(MENAFN- Asia Times)
Headin' into twilight
Spreadin' out her wings tonight
She got you jumpin' off the deck
And shovin' into overdrive
Highway to the danger zone
I'll take you right into the danger zone
– Kenny Loggins
In a likely apocryphal scene in the 2000 historical thriller“Thirteen Days” on the Cuban Missile Crisis, the Secretary of Defense Robert McNamara character berated a US admiral conducting the naval blockade from a Pentagon war room, saying:
You don't understand a thing, do you admiral? This is not a blockade! This is language – a new vocabulary the likes of which the world has never seen. This is President John Kennedy communicating with Secretary Nikita Khrushchev!
On December 26, on Mao Zedong's 131st birthday, China, with no fanfare, publicly flew two apparently 6th-generation warplanes (fighters, bombers, both? Who knows?). It also flew a large AWAC plane and, with much fanfare, launched its new Type 076 amphibious assault ship. As an anti-climactic stocking stuffer, the PLA also flew a strange-looking large reconnaissance drone for all to see.
Expectedly, social media went wild. PLA fanboys deliriously trolled US military fanboys. US military fanboys put up a brave face with the usual pabulum of stolen technology and,“we already secretly flew the NGAD.” Indian military Twitter ran the gamut from delusion to despair. It was much fun for all involved.

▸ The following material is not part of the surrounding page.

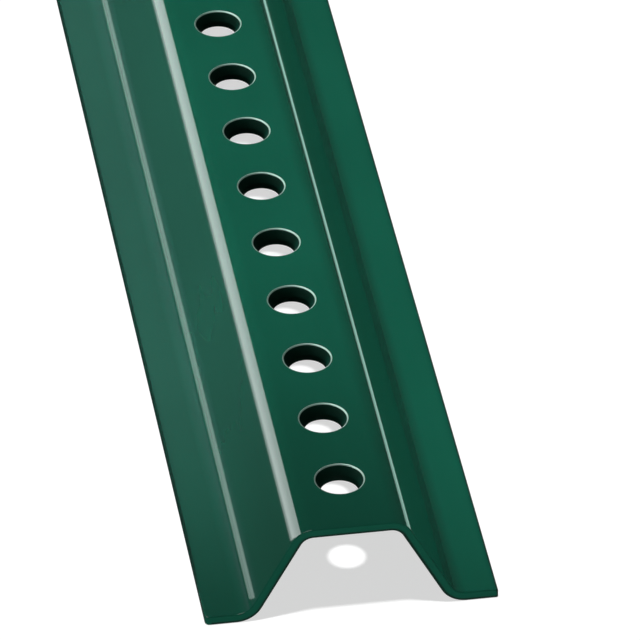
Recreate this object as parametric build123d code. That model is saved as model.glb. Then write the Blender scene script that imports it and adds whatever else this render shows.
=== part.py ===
from build123d import *

import os
from math import atan, cos, pi, radians, sin, tan

# Sign post of flanged U section: one length of steel strip, folded to a hat and
# drawn with a row of bolt holes down the middle of the web.
#
# The post lies on its two flanges, web up. X runs across the section, Y along the
# post and Z up. The origin is the middle of the footprint, at floor level.

# Strip and section
post_length = 914.4
overall_width = 72.5
overall_depth = 26.0
sheet = 2.4
web_width = 26.0
wall_lean = 28.3
web_bend_inside = 3.5
flange_bend_inside = 4.6
edge_radius = 0.4
foot_corner_radius = 1.2

# Bolt holes, one row on the web's centre line
hole_pitch = 25.4
hole_diameter = 9.5
mouth_diameter = 12.0
flare_depth = 2.6
rim_radius = 0.4
foot_to_first_hole = 19.6
collar_drop = 1.8
collar_lip = 1.1
collar_root = 2.6

os.makedirs("parts", exist_ok=True)


def wall_centre(height):
    """Distance from the middle of the section to the centre of the wall's steel."""
    outer_face = web_width / 2 + (overall_depth - height) * tan(radians(wall_lean))
    return outer_face - sheet / 2 / cos(radians(wall_lean))


# The section is a centre line traced at the strip's thickness, so that all five
# flats and the four bends between them are one even sheet.
flange_height = sheet / 2
web_height = overall_depth - sheet / 2
flange_bend = flange_bend_inside + sheet / 2
web_bend = web_bend_inside + sheet / 2

with BuildPart() as sign_post:
    with BuildSketch(Plane.XZ):
        with BuildLine():
            FilletPolyline(
                (-overall_width / 2, flange_height),
                (-wall_centre(flange_height), flange_height),
                (-wall_centre(web_height), web_height),
                (wall_centre(web_height), web_height),
                (wall_centre(flange_height), flange_height),
                (overall_width / 2, flange_height),
                radius=(flange_bend, web_bend, web_bend, flange_bend),
            )
        trace(line_width=sheet)
    extrude(amount=post_length / 2, both=True)

# Each hole is drawn downwards: a flared mouth leads into a short straight bore, and
# the steel pushed out of it hangs under the web as a collar that thins to its lip.
bore_radius = hole_diameter / 2
mouth_radius = mouth_diameter / 2
flare_lean = atan((mouth_radius - bore_radius) / flare_depth)
rim_reach = rim_radius * tan((pi / 2 - flare_lean) / 2)
web_underside = overall_depth - sheet
lip_height = web_underside - collar_drop

with BuildPart() as collar:
    with BuildSketch(Plane.XZ):
        with BuildLine():
            Polyline(
                (0, web_height),
                (0, lip_height),
                (bore_radius + collar_lip, lip_height),
                (bore_radius + collar_root, web_underside),
                (bore_radius + collar_root, web_height),
                close=True,
            )
        make_face()
    revolve(axis=Axis.Z)

with BuildPart() as bore:
    with BuildSketch(Plane.XZ):
        with BuildLine():
            rim = RadiusArc(
                (mouth_radius + rim_reach, overall_depth),
                (
                    mouth_radius - rim_reach * sin(flare_lean),
                    overall_depth - rim_reach * cos(flare_lean),
                ),
                -rim_radius,
            )
            Polyline(
                rim @ 1,
                (bore_radius, overall_depth - flare_depth),
                (bore_radius, lip_height - sheet),
                (0, lip_height - sheet),
                (0, overall_depth + sheet),
                (mouth_radius + rim_reach, overall_depth + sheet),
                rim @ 0,
            )
        make_face()
    revolve(axis=Axis.Z)

# The row keeps its pitch along the whole post, and the far end is cut wherever the
# length falls, as on stock that is punched first and sawn afterwards.
foot = -post_length / 2
first_hole = foot + foot_to_first_hole
room_past_first = post_length - foot_to_first_hole - bore_radius - collar_root - sheet
hole_count = 1 + int(room_past_first // hole_pitch)
hole_places = [(0, first_hole + i * hole_pitch) for i in range(hole_count)]

with sign_post:
    upright_edges = sign_post.edges().filter_by(Axis.Z)
    foot_corner = upright_edges.sort_by(Axis.X)[:2].sort_by(Axis.Y)[0]
    fillet(foot_corner, foot_corner_radius)
    strip_sides = sign_post.faces().filter_by(Axis.X)
    fillet(strip_sides.edges().filter_by(Axis.Y), edge_radius)
    with Locations(*hole_places):
        add(collar.part)
    with Locations(*hole_places):
        add(bore.part, mode=Mode.SUBTRACT)

export_step(sign_post.part, "parts/sign_post.step")

print(f"sign_post: {hole_count} holes, {len(sign_post.solids())} solid")
print(f"volume {sign_post.part.volume / 1000:.1f} cm3, box {sign_post.part.bounding_box().size}")
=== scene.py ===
# %% [markdown]
# # A flanged U sign post in baked enamel
#
# The object is one length of steel strip, folded to a flanged U and drawn with a
# row of bolt holes. It lies on its two flanges with the web up. The CAD model is
# loaded first. It is the frame that everything here is measured against, in metres.

# %% Load the frame
import math

import bmesh
import bpy
from mathutils import Matrix, Vector


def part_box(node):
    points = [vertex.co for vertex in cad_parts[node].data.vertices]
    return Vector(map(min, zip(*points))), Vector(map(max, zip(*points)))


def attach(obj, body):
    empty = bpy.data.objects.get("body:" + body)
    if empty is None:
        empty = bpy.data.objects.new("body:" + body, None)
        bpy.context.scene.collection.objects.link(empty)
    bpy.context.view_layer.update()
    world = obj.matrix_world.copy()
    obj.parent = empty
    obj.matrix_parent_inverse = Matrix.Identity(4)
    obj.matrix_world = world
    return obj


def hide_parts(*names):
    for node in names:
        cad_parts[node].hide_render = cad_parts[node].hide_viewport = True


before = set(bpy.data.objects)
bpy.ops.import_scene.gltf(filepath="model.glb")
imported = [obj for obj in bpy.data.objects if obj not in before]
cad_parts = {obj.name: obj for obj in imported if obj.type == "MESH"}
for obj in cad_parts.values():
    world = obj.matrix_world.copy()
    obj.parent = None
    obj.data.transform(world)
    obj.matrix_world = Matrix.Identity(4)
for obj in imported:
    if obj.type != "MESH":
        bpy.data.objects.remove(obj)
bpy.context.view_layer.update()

# %% [markdown]
# ## The camera
#
# The photograph was taken from far off with a long lens, which is why the flanges
# hardly draw together. The place and the lens below come from a fit to the hole
# rims and to the outline of the near end. The camera has no roll, so two angles
# are enough to turn it.

# %% Place the camera
CAMERA_PLACE = Vector((-0.24811, -1.97431, 1.19445))
CAMERA_TURN = math.radians(8.9961)
CAMERA_FALL = math.radians(35.7512)
CAMERA_LENS = 448.06
NEAR_CLIP, FAR_CLIP = 0.05, 400

look = Vector((
    math.sin(CAMERA_TURN) * math.cos(CAMERA_FALL),
    math.cos(CAMERA_TURN) * math.cos(CAMERA_FALL),
    -math.sin(CAMERA_FALL),
))
across = Vector((math.cos(CAMERA_TURN), -math.sin(CAMERA_TURN), 0))
upward = across.cross(look)

camera_data = bpy.data.cameras.new("camera")
camera_data.lens = CAMERA_LENS
camera_data.clip_start, camera_data.clip_end = NEAR_CLIP, FAR_CLIP
camera = bpy.data.objects.new("camera", camera_data)
bpy.context.collection.objects.link(camera)
camera.matrix_world = Matrix.Translation(CAMERA_PLACE) @ Matrix(
    (across, upward, -look)).transposed().to_4x4()
bpy.context.scene.camera = camera
print("camera looks along", [round(c, 3) for c in look])

# %% [markdown]
# ## Sizes of the section
#
# Length, width and depth are read from the CAD box, so the finished mesh can't
# drift from it. The other sizes are the strip's thickness, the width of the web, the
# lean of the walls and the inside radii of the folds. Lengths are in millimetres.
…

But social media fanboys were not the intended audience. These were neither weapons tests nor military parades . Like the US naval blockade of Cuba in 1962, this is a language with a long-forgotten vocabulary that is quickly being relearned. This is Secretary Xi Jinping communicating with President-elect Donald Trump with deadly seriousness.
What does this mean? What is being communicated? How does the US respond, if at all?
In offices throughout the Pentagon and Langley, pizza boxes are stacking up late into the night as analysts pour over every last pixel of video posted on social media, strategists theorize on what message is being delivered and engineers seconded from Lockheed Martin and Northrup Grumman go through their PowerPoint slides deciphering just what these planes may be capable of and when.
We live in exciting times, and though all of this could easily get us all killed, the geopolitical psychodramas will at least not be boring.
As in most things of this nature, none of us plebes know anything and are not the interlocutors anyway. But nothing prevents us from joining in on the fun with idle speculation, armchair expertise, deranged conspiracy theories, and perhaps even sober analysis.
What does Han Feizi think is happening? There are many possibilities, none of them mutually exclusive. The affairs of and between states can get just as if not more convoluted, multi-dimensional, and intrigue-laden as junior high school cafeteria seating arrangements.
To simplify things, let us ask a question of both China and the US. Are they smart or stupid? Two nations and two possible answers for each give us a 2×2 grid of four possible scenarios. China could be smart or stupid, sending a message to a US which is either smart or stupid.
Let us go through the possible permutations in detail:
China is smart and the US is smart If China is smart and the US is smart, then China would know not to try to pull a fast one on its intelligent opponent. China would not fly mock-up planes to bamboozle the United States whose analysts and intelligence services would surely be able to determine how genuine China's 6th gen planes are from the public flights.
A smart China would also not be showcasing its 6th generation planes (on Mao's birthday, no less) if it did not also have good reason to believe that America's engineering capacity was in a degraded state with NGAD (the US 6th gen fighter program) in serious development hell.